Marcel Alocco : Oui, comme chacun… C’est pourquoi nous n’avons pas seulement besoin de témoignages, mais aussi d’historiens. Mais faisons d’abord notre boulot, ils feront le leur.

Il y avait dans la fin des années 50, une forme que tu mettais sur tes toiles, que tu appelais banane, je crois. C’était quoi, quelle en était l’origine ? Il y avait quoi avant ? Comment est arrivée le tableau écriture ?
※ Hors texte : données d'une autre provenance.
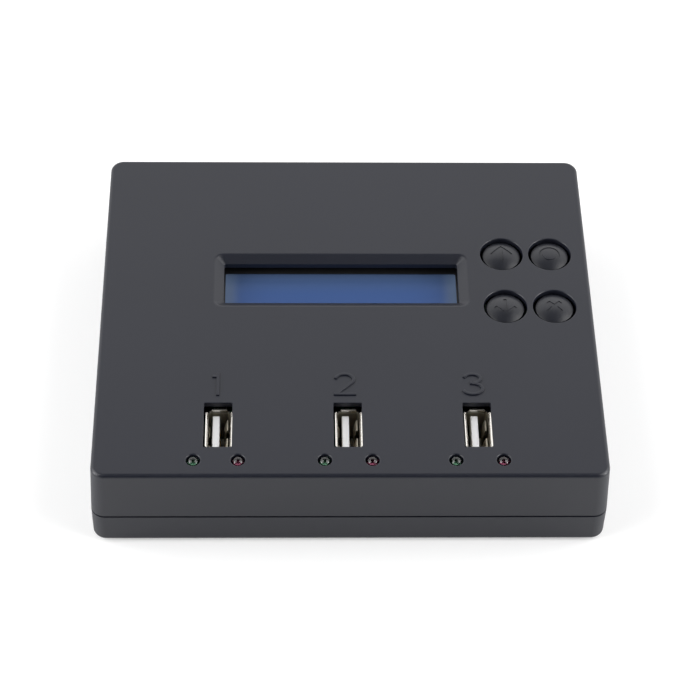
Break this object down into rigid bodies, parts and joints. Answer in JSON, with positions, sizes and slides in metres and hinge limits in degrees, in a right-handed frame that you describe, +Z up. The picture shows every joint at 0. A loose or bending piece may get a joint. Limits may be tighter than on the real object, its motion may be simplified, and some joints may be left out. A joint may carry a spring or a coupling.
{
  "type": "usb flash drive duplicator",
  "caption": "Flat desktop flash drive duplicator with a recessed display, round push buttons, and upright USB sockets with status lights.",
  "frame": {"origin": "centre of the footprint, on the plane that the rubber feet stand on", "axes": "+X to the right seen from the front, +Y to the back, +Z up"},
  "size_m": [0.1308, 0.1128, 0.0274],
  "materials": {
    "case_plastic": "fine moulded texture, dark grey",
    "cap_plastic": "satin, dark grey",
    "foot_rubber": "matt black",
    "screw_steel": "zinc plated",
    "board_laminate": "green solder mask",
    "socket_nickel": "nickel plated sheet",
    "insulator_white": "white moulded insulator",
    "light_green": "tinted clear epoxy, unlit",
    "light_red": "tinted clear epoxy, unlit",
    "frame_metal": "black sheet metal",
    "display_glass": "glossy blue polariser over glass",
    "backlight_acrylic": "clear light guide",
    "strip_rubber": "elastomer connector strip",
    "chip_epoxy": "black moulding compound",
    "black_plastic": "black moulded plastic",
    "can_metal": "drawn metal",
    "ferrite": "dark ferrite"
  },
  "bodies": {
    "case": {"top_cover": "case_plastic", "base_cover": "case_plastic", "foot_front_left": "foot_rubber", "foot_front_right": "foot_rubber", "foot_rear_left": "foot_rubber", "foot_rear_right": "foot_rubber", "case_screw_front_left": "screw_steel", "case_screw_front_right": "screw_steel", "case_screw_rear_left": "screw_steel", "case_screw_rear_right": "screw_steel", "main_board": "board_laminate", "board_screw_front_left": "screw_steel", "board_screw_front_right": "screw_steel", "board_screw_rear_left": "screw_steel", "board_screw_rear_right": "screw_steel", "usb_shell_1": "socket_nickel", "usb_shell_2": "socket_nickel", "usb_shell_3": "socket_nickel", "usb_insulator_1": "insulator_white", "usb_insulator_2": "insulator_white", "usb_insulator_3": "insulator_white", "light_green_1": "light_green", "light_green_2": "light_green", "light_green_3": "light_green", "light_red_1": "light_red", "light_red_2": "light_red", "light_red_3": "light_red", "display_frame": "frame_metal", "display_glass": "display_glass", "display_backlight": "backlight_acrylic", "display_strip_front": "strip_rubber", "display_strip_rear": "strip_rubber", "display_board": "board_laminate", "display_driver": "chip_epoxy", "display_header": "black_plastic", "switch_housing_up": "black_plastic", "switch_housing_confirm": "black_plastic", "switch_housing_down": "black_plastic", "switch_housing_cancel": "black_plastic", "switch_dome_up": "can_metal", "switch_dome_confirm": "can_metal", "switch_dome_down": "can_metal", "switch_dome_cancel": "can_metal", "inlet_body": "black_plastic", "inlet_pin": "socket_nickel", "controller_chip": "chip_epoxy", "memory_chip": "chip_epoxy", "crystal": "can_metal", "regulator": "chip_epoxy", "inductor": "ferrite", "capacitor": "can_metal"},
    "button_up": {"button_cap_up": "cap_plastic", "switch_plunger_up": "black_plastic"},
    "button_confirm": {"button_cap_confirm": "cap_plastic", "switch_plunger_confirm": "black_plastic"},
    "button_down": {"button_cap_down": "cap_plastic", "switch_plunger_down": "black_plastic"},
    "button_cancel": {"button_cap_cancel": "cap_plastic", "switch_plunger_cancel": "black_plastic"}
  },
  "joints": [
    {"name": "press_up", "type": "slide", "parent": "case", "child": "button_up", "axis": [0, 0, -1], "range_m": [0, 0.0003], "stiffness_N_per_m": 3000},
    {"name": "press_confirm", "type": "slide", "parent": "case", "child": "button_confirm", "axis": [0, 0, -1], "range_m": [0, 0.0003], "stiffness_N_per_m": 3000},
    {"name": "press_down", "type": "slide", "parent": "case", "child": "button_down", "axis": [0, 0, -1], "range_m": [0, 0.0003], "stiffness_N_per_m": 3000},
    {"name": "press_cancel", "type": "slide", "parent": "case", "child": "button_cancel", "axis": [0, 0, -1], "range_m": [0, 0.0003], "stiffness_N_per_m": 3000}
  ]
}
Ben : À propos des Bananes, je crois que j’ai écrit l’explication des Bananes quelque part. Je passais devant la galerie Hervieu où j’avais vu des tableaux d’Atlan et je connaissais très bien, même quand j’étais au Nain Bleu, l’Ecole de Paris, l’abstraction et je cherchais vainement une forme à moi. Dans ma mansarde du Nain Bleu, je dessinais des milliers de formes et un jour j’ai opté pour la forme de la banane un peu comme Viallat a opté pour le haricot.
J’ai des tonnes de petits livres avec des recherches de formes que je faisais à l’époque avant la banane.

Marcel Alocco : Donc parmi des formes projectives, celle que tu as appelée « banane », et une préférence perçue comme aléatoire… mais un choix tout de même.
Pas vraiment une banane, une demie, vide et ouverte sur le vide…  Banane évoque le sexe masculin, ta forme plutôt le féminin. Mais tu n’es pas resté sur une recherche formelle…
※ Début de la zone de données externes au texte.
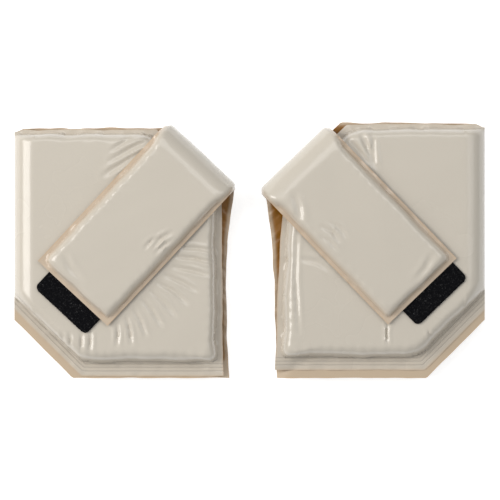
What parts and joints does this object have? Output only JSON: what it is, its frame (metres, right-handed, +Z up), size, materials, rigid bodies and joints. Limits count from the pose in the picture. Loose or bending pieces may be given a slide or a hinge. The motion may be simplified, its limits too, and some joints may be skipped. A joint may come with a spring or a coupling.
{
  "type": "knee pads",
  "caption": "Mirrored pair of folded, vinyl-covered foam pads with welded edges, an open pocket and a padded hook-and-loop strap.",
  "frame": {"origin": "middle of the pair's bounding box, on the surface the pads lie on", "axes": "+Z up, +X from the left pad to the right pad, +Y towards the pads' open tops"},
  "size_m": [0.518, 0.2774, 0.0603],
  "materials": {
    "vinyl_cover": "soft gloss, pearly grey-beige welded vinyl film",
    "vinyl_lining": "glossy golden-brown vinyl film",
    "foam": "open foam slab, sealed inside the films",
    "hook_tape": "black hook tape",
    "loop_tape": "black loop tape"
  },
  "bodies": {
    "left_pad": {"left_back_cover": "vinyl_cover", "left_back_foam": "foam", "left_back_lining": "vinyl_lining", "left_fold_cover": "vinyl_cover", "left_fold_foam": "foam", "left_fold_lining": "vinyl_lining", "left_front_cover": "vinyl_cover", "left_front_foam": "foam", "left_front_lining": "vinyl_lining", "left_loop_tape": "loop_tape"},
    "left_corner": {"left_flap_cover": "vinyl_cover", "left_flap_foam": "foam", "left_flap_lining": "vinyl_lining"},
    "left_strap_fold": {"left_strap_fold_cover": "vinyl_cover", "left_strap_fold_foam": "foam", "left_strap_fold_lining": "vinyl_lining"},
    "left_strap": {"left_strap_cover": "vinyl_cover", "left_strap_foam": "foam", "left_strap_lining": "vinyl_lining", "left_hook_tape": "hook_tape"},
    "right_pad": {"right_back_cover": "vinyl_cover", "right_back_foam": "foam", "right_back_lining": "vinyl_lining", "right_fold_cover": "vinyl_cover", "right_fold_foam": "foam", "right_fold_lining": "vinyl_lining", "right_front_cover": "vinyl_cover", "right_front_foam": "foam", "right_front_lining": "vinyl_lining", "right_loop_tape": "loop_tape"},
    "right_corner": {"right_flap_cover": "vinyl_cover", "right_flap_foam": "foam", "right_flap_lining": "vinyl_lining"},
    "right_strap_fold": {"right_strap_fold_cover": "vinyl_cover", "right_strap_fold_foam": "foam", "right_strap_fold_lining": "vinyl_lining"},
    "right_strap": {"right_strap_cover": "vinyl_cover", "right_strap_foam": "foam", "right_strap_lining": "vinyl_lining", "right_hook_tape": "hook_tape"}
  },
  "joints": [
    {"name": "left_strap_base", "type": "hinge", "parent": "left_pad", "child": "left_strap_fold", "pos_m": [-0.058, 0.09742, 0.0113], "axis": [-0.7314, 0.682, 0], "range_deg": [0, 90]},
    {"name": "left_strap_top", "type": "hinge", "parent": "left_strap_fold", "child": "left_strap", "pos_m": [-0.058, 0.09742, 0.0493], "axis": [-0.7314, 0.682, 0], "range_deg": [0, 90]},
    {"name": "left_corner_bend", "type": "hinge", "parent": "left_pad", "child": "left_corner", "pos_m": [-0.121, 0.01157, 0.046], "axis": [0.6247, -0.7809, 0], "range_deg": [0, 18]},
    {"name": "right_strap_base", "type": "hinge", "parent": "right_pad", "child": "right_strap_fold", "pos_m": [0.05464, 0.09366, 0.0113], "axis": [-0.7193, -0.6947, 0], "range_deg": [0, 90]},
    {"name": "right_strap_top", "type": "hinge", "parent": "right_strap_fold", "child": "right_strap", "pos_m": [0.05464, 0.09366, 0.0493], "axis": [-0.7193, -0.6947, 0], "range_deg": [0, 90]},
    {"name": "right_corner_bend", "type": "hinge", "parent": "right_pad", "child": "right_corner", "pos_m": [0.121, 0.01157, 0.046], "axis": [0.6247, 0.7809, 0], "range_deg": [0, 18]},
    {"name": "right_pad_slide", "type": "slide", "parent": "left_pad", "child": "right_pad", "axis": [1, 0, 0], "range_m": [0, 0.34]}
  ],
  "couplings": [
    {"joint": "left_strap_top", "follows": "left_strap_base", "ratio": 1},
    {"joint": "left_corner_bend", "follows": "left_strap_base", "ratio": 0.2},
    {"joint": "right_strap_top", "follows": "right_strap_base", "ratio": 1},
    {"joint": "right_corner_bend", "follows": "right_strap_base", "ratio": 0.2},
    {"joint": "right_pad_slide", "follows": "left_strap_base", "m_per_rad": 0.216}
  ]
}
Ben : C’est Yves Klein qui m’a dit, quand je lui montrais mes bananes, qu’il avait mis un point final à la forme avec son monochrome, et que mes écritures étaient plus intéressantes, parce qu’il y avait un sens, donc différentes des écritures lettristes.

Marcel Alocco : Donc la première rencontre décisive serait Yves Klein. Le Nain Bleu, (à l’époque le plus grand magasin librairie-disquaire à Nice), et Yves Klein ! Drôle de hasard !
Tu nous parlais beaucoup de Marcel Duchamp, et aussi d’un certain George Brecht, que nous avons bien connu ensuite, quand accompagné de Donna il est venu s’installer, en même temps que Marianne et Robert Filliou, à Villefranche-sur-Mer, en 1965. Tu m’as alors, dès son arrivée, convaincu de réaliser l’entretien publié dans « Identités », où je me suis vu débordé par vos positions contradictoires… les inconciliables extrémités de Fluxus, sauf que Fluxus concilie tout. Entretien significatif, puisqu’il a été ensuite repris dans « Art Press » puis par « Flash Art », et encore par Henry Martin, dans l’anthologie de texte de George.
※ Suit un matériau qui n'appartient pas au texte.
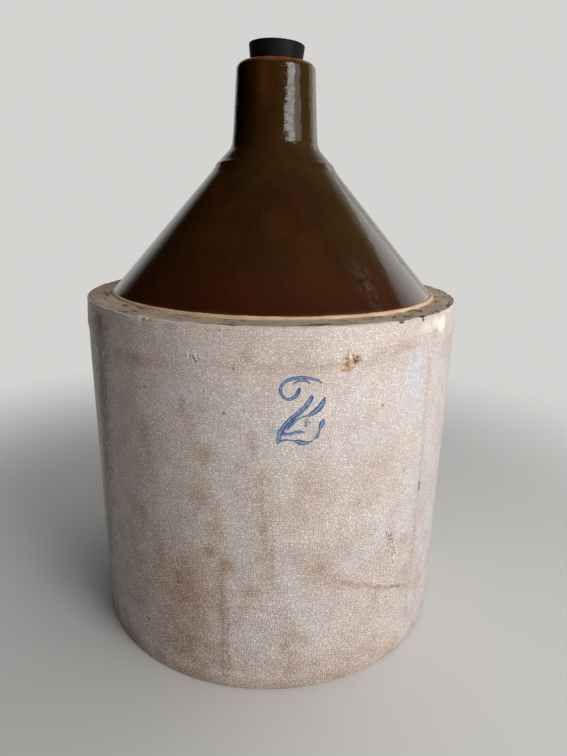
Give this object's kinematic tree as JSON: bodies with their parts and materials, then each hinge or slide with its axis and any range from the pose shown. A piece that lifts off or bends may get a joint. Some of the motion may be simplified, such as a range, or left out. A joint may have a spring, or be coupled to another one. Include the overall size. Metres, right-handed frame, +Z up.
{
  "type": "stoneware jug",
  "caption": "Stoneware shoulder jug with an upright body, a conical shoulder, a narrow neck, a strap handle and a tapered rubber stopper, for storing and pouring liquids.",
  "frame": {"origin": "centre of the foot, on the table", "axes": "+Z up along the jug's axis, the painted front faces -Y, the handle stands at +Y, +X to the right seen from the front"},
  "size_m": [0.231, 0.231, 0.3527],
  "materials": {
    "white_glaze": "crackled glossy white glaze, stained by age",
    "bare_slip": "bare fired slip",
    "brown_glaze": "glossy dark brown slip glaze",
    "black_rubber": "satin black rubber"
  },
  "bodies": {
    "jug": {"body_crock": "white_glaze", "slip_fillet": "bare_slip", "shoulder_cone": "brown_glaze", "neck_collar": "brown_glaze", "handle_strap": "brown_glaze"},
    "stopper": {"stopper": "black_rubber"}
  },
  "joints": [
    {"name": "stopper_pull", "type": "slide", "parent": "jug", "child": "stopper", "axis": [0, 0, 1], "range_m": [0, 0.05]}
  ]
}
Tu as dit plus tard que George était « Le seul homme capable de marcher sur la neige sans laisser de trace .»* Bel hommage et juste définition. Manifestement sa démarche te fascinait. Comment l’as-tu rencontré ? En quoi a-t-il influencé ta réflexion, ton comportement d’artiste ?

Ben : C’est une longue histoire. Avec George Maciunas, qui était à Londres pour les Misfits fair, nous avions parlé des extrêmes en art et il m’avait dit : « Il existe quelqu’un à New York qui est encore plus extrême qu’Yves Klein, Manzoni et même Duchamp. C’est George Brecht. »
Je lui ai dit : « que fait-il ? »
Il m’a répondu : « il cligne de l’œil ou alors il ouvre et ferme la fenêtre, c’est tout. »
J’ai immédiatement eu le choc Brecht, et je me suis dit qu’il fallait que j’aille à New York pour le tuer.
En 1964, je suis parti pour NY pour rencontrer George Brecht et participer à Fluxus New York. Ce qui s’est passé alors était étonnant. George Brecht ne voulait rencontrer personne, et pas moi, au départ. Un jour, il s’est déplacé après beaucoup de difficultés à New York pour jouer une seule pièce dont je me souviendrai toujours. On annonce : « Pièce au piano de George Brecht ». Il arrive au piano, il s’installe, les lumières s’éteignent. Dans le noir, il s’en va, les lumières se rallument et le piano est seul.
Je ne crois pas qu’il m’ait par contre influencé, il m’a rassuré dans mon attitude du « tout est art » et « la vie est art ».
Pour en revenir à mes écritures, j’ai toujours voulu que le sens et la vérité priment. Dans mes textes comme dans mes tableaux, je recherche la plus extrême "justesse". Je n'aime pas la "fioritura".

(Février 2008)

* Mais dans sa newsletter du 10 décembre 2008, comme nous venions d’apprendre le décès le 5 décembre de George Brecht, Ben écrit  « Robin Page a dit de George Brecht "c'est le seul homme sur terre qui peut marcher dans un champ de neige sans laisser de traces" ».